If the dataset PR is not created after moving to "Verified":
- Check the workflow run logs in the infrastructure repository's Actions tab
- Look for the "Datapoint Generation" check run on the source PR
- Common causes: export script errors, dataset repo access issues
- To retry: toggle the status (move to "In progress", then back to "Verified")
If the dataset PR's validation fails (the bot sets status to "Failed" on the Dataset Metadata project):
- Check the validation comment on the dataset PR in
dpaia/dataset - Common causes: datapoint files don't match expected structure, Docker build fails in clean environment
- To retry: the contributor fixes the source PR, which resets status to "In progress". Start the review cycle again.

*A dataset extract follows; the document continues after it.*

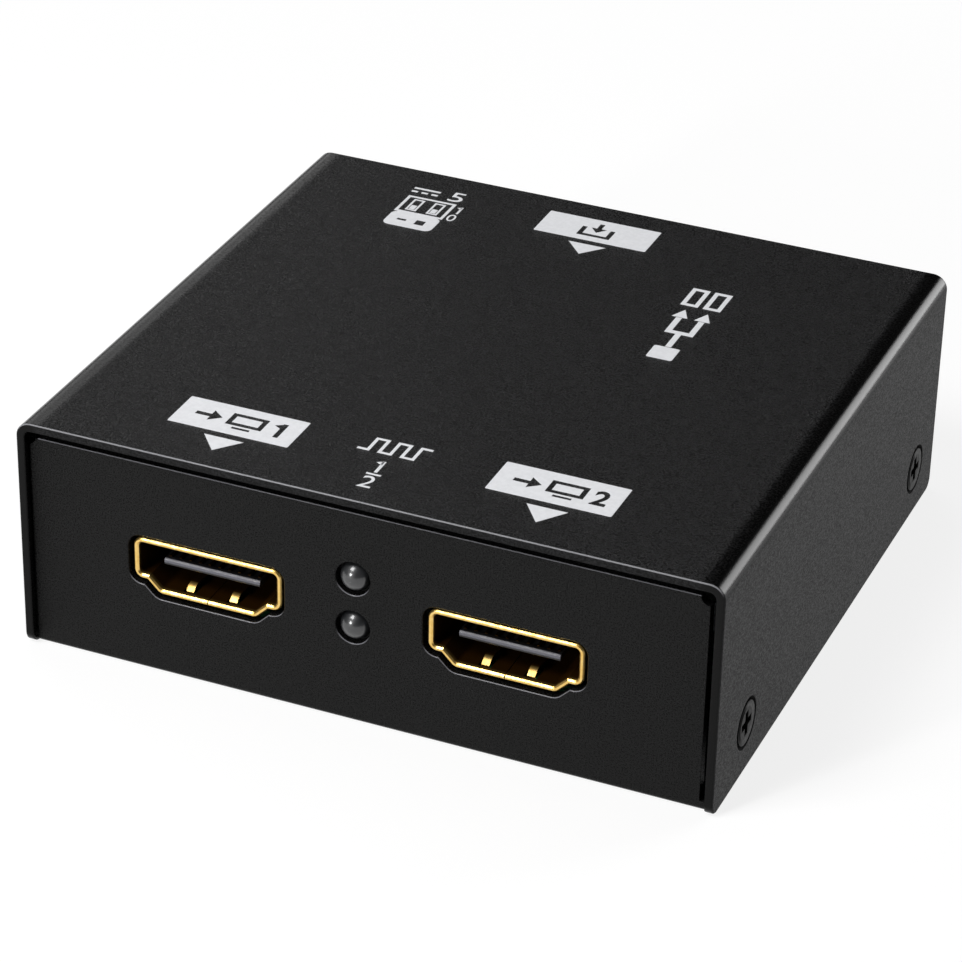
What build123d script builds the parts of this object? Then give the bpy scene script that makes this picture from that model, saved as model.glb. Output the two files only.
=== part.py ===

After you move a PR to "Verified", no further reviewer action is needed. The pipeline proceeds automatically:
- Generation — Bot creates a dataset PR in
dpaia/datasetwith the exported datapoint - Validation — Bot dispatches validation on the dataset PR
- Auto-merge — If validation passes, the dataset PR is automatically merged
- Finalization — Both projects (Code Generation and Dataset Metadata) are set to "Done", and the source PR is closed with a comment
If any automated step fails, the bot updates the relevant project status. You can monitor progress through the check runs on the source PR and comments on both the source and dataset PRs.
When new commits are pushed to a source PR that is in Review, Verified, or Rejected status:
- The bot automatically resets all project statuses to "In progress"
- The bot resets the Verification field to "Validating..."
- A comment is posted explaining the reset and showing the new head SHA
- Previous verification results are invalidated
- The review process must start over from "Review"
This prevents stale verification results from being used after code changes.